Rosa Moncayo
Corazón tan blanco es el mismo libro de todos los inviernos. Vuelvo, una y otra vez, a fragmentos que ya ni recordaba. Fragmentos que parecen melodías, que sólo consigo recordar si empiezan a sonar, tres segundos bastarían para saber cómo siguen. Pedazos de literatura, frases sueltas o páginas enteras, que recuerdo como una película de infancia, la canción de desamor que escuchaba en bucle hace cinco años o el rostro de alguien en quien me fijé con esmero. Forma parte de mi memoria sentimental. Es posible que, para algunos, Corazón tan blanco sea una novela sobre las consecuencias de no usar la razón. Para otros, el resultado de pensarlo todo demasiado.
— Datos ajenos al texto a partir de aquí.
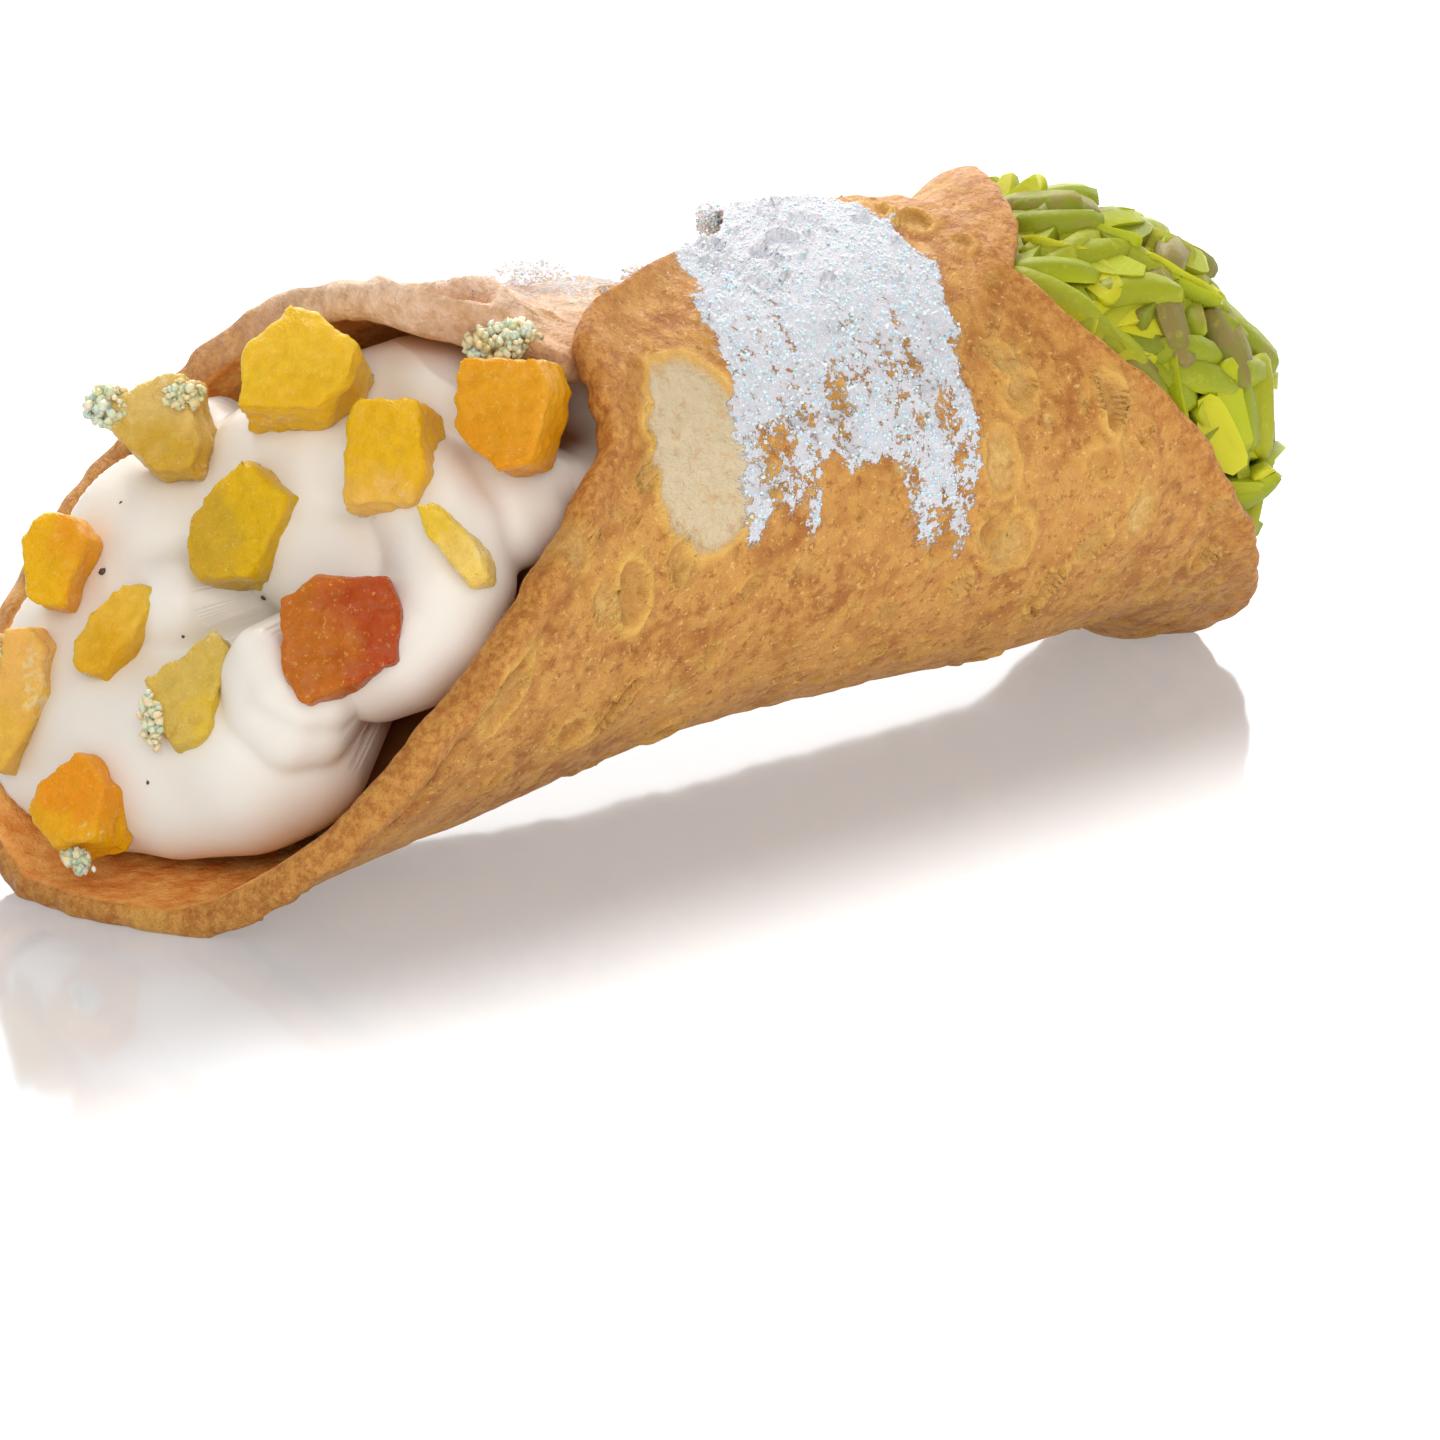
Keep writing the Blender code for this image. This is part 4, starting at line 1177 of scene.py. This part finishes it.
def make_slivers():
    """Pistachio slivers over the dome, in two layers that lie roughly along it."""
    rng = np.random.default_rng(51)
    shape, shape_faces, skin = sliver_shape()
    centre = np.array([30 * MM, 0, AXIS_HEIGHT])
    points, faces, tints = [], [], []
    for number in range(SLIVERS):
        share = (number + 0.5) / SLIVERS
        polar = np.degrees(np.arccos(1 - share * 1.02)) + rng.uniform(-3, 3)
        angle = (number * 137.5 + rng.uniform(-8, 8)) % 360 - 180
        way = ways(np.array(max(polar, 0.0)), np.array(angle), 1)
        depth = rng.uniform(0.7, 3.0) * MM
        spot = centre + way * (reach(centre, way[None], heap_field)[0] - depth)
        normal = surface_normal(heap_field, spot[None])[:, 0]
        normal = normal / np.linalg.norm(normal)
        flow = np.array([1.0, -0.15, -0.75]) + rng.normal(0, 0.7, 3)
        flow = flow - (flow @ normal) * normal
        flow = flow / np.linalg.norm(flow) + rng.uniform(-0.05, 0.28) * normal
        flow = flow / np.linalg.norm(flow)
        side = np.cross(normal, flow)
        side = side / np.linalg.norm(side)
        roll = rng.normal(0, 0.5)
        upward = np.cross(flow, side)
        side, upward = (side * np.cos(roll) + upward * np.sin(roll),
                        upward * np.cos(roll) - side * np.sin(roll))
        if rng.uniform() < 0.45:
            side, upward = -side, -upward
        half = np.array([rng.uniform(*SLIVER_LENGTHS), rng.uniform(*SLIVER_WIDTHS),
                         rng.uniform(*SLIVER_DEPTHS)]) / 2 * MM
        local = (shape + 0.025 * rng.normal(size=shape.shape)) * half
        local[:, 1] += rng.uniform(-0.9, 0.9) * MM * (shape[:, 0] ** 2)
        points.append(spot + local @ np.array([flow, side, upward]))
        faces += [tuple(v + number * len(shape) for v in face) for face in shape_faces]
        tints.append(np.full(len(shape), rng.uniform()))
    slivers = new_piece("pistachio_slivers", np.vstack(points), faces, pistachio_look(),
                        ["pistachio_coat"])
    slivers.data.set_sharp_from_angle(angle=np.radians(SLIVER_CORNER))
    set_attribute(slivers, "tint", np.concatenate(tints))
    set_attribute(slivers, "skin", np.tile(skin, SLIVERS))
    return slivers


# ---------------------------------------------------------------- stage

def make_floor():
    mesh = bpy.data.meshes.new("floor")
    half = 3.0
    mesh.from_pydata([(-half, -half, 0), (half, -half, 0), (half, half, 0), (-half, half, 0)],
                     [], [(0, 1, 2, 3)])
    mesh.materials.append(floor_look())
    floor = bpy.data.objects.new("floor", mesh)
    bpy.context.scene.collection.objects.link(floor)


def soft_light(name, place, width, height, power, mirrored=True, lighting=True):
    """A soft panel of light, aimed at the middle of the object.

    One that is not mirrored doesn't show in the floor; one that only shows there
    isn't lighting."""
    data = bpy.data.lights.new(name, "AREA")
    data.shape = "RECTANGLE"
    data.size = width
    data.size_y = height
    data.energy = power
    light = bpy.data.objects.new(name, data)
    light.location = place
    aim = Vector((0, 0, AXIS_HEIGHT)) - light.location
    light.rotation_euler = aim.to_track_quat("-Z", "Y").to_euler()
    light.visible_glossy = mirrored
    light.visible_diffuse = lighting
    bpy.context.scene.collection.objects.link(light)


def make_camera():
    bearing, height = np.radians(CAMERA_BEARING), np.radians(CAMERA_HEIGHT)
    back = Vector((np.sin(bearing) * np.cos(height), -np.cos(bearing) * np.cos(height),
                   np.sin(height)))
    data = bpy.data.cameras.new("camera")
    data.lens = LENS
    data.sensor_width = 36
    data.clip_start = 0.01
    camera = bpy.data.objects.new("camera", data)
    camera.location = AIM + back * CAMERA_DISTANCE
    camera.rotation_euler = back.to_track_quat("Z", "Y").to_euler()
    bpy.context.scene.collection.objects.link(camera)
    bpy.context.scene.camera = camera


def make_stage():
    make_floor()
    soft_light("key_behind", (0.30, 0.60, 0.90), 0.5, 0.5, 9.3)
    soft_light("front", (-0.55, -0.85, 0.70), 0.9, 0.6, 4.5)
    soft_light("panel_behind", (0.80, 1.03, 0.55), 1.1, 0.55, 7.0, mirrored=False)
    soft_light("white_wall", (0.84, 1.08, 0.55), 3.0, 1.1, 21, lighting=False)
    world = bpy.data.worlds.new("studio")
    world.use_nodes = True
    world.node_tree.nodes["Background"].inputs["Color"].default_value = (1, 1, 1, 1)
    world.node_tree.nodes["Background"].inputs["Strength"].default_value = 0.60
    bpy.context.scene.world = world
    bpy.context.scene.view_settings.view_transform = "Standard"
    make_camera()


make_stage()
make_shell()
make_cream()
for index, (centre, thickness, outline) in enumerate(FRUIT, start=1):
    make_fruit(index, centre, thickness, outline)
make_sugar()
make_frosting()
make_specks()
make_slivers()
La escucha escondida de las primeras páginas marca los tiempos de la novela. Escuchar, saber, es peligroso. Se intuye que el gran misterio de la vida es la gente. ¿Por qué hacen lo que hacen? Ese no he querido saber, pero he sabido puede marcar una vida entera. Un corazón tan blanco que poco a poco se va ennegreciendo pues, como bien dijo Marías, no se sabe si es tan blanco por ser demasiado puro o, simplemente, por ser un cobarde. Cada uno libra sus propias batallas, de ahí que el imaginario de Javier Marías, sus divagaciones constantes, logren emocionarnos. Hoy me doy cuenta de una cosa: las pasiones amorosas, diversas, son raras. Sólo funcionan si son sutiles, si se hacen de rogar. Si existe, en la cabeza del apasionado, ese conjunto de posibilidades, imaginaciones varias y muchas dudas, fruto de la incertidumbre.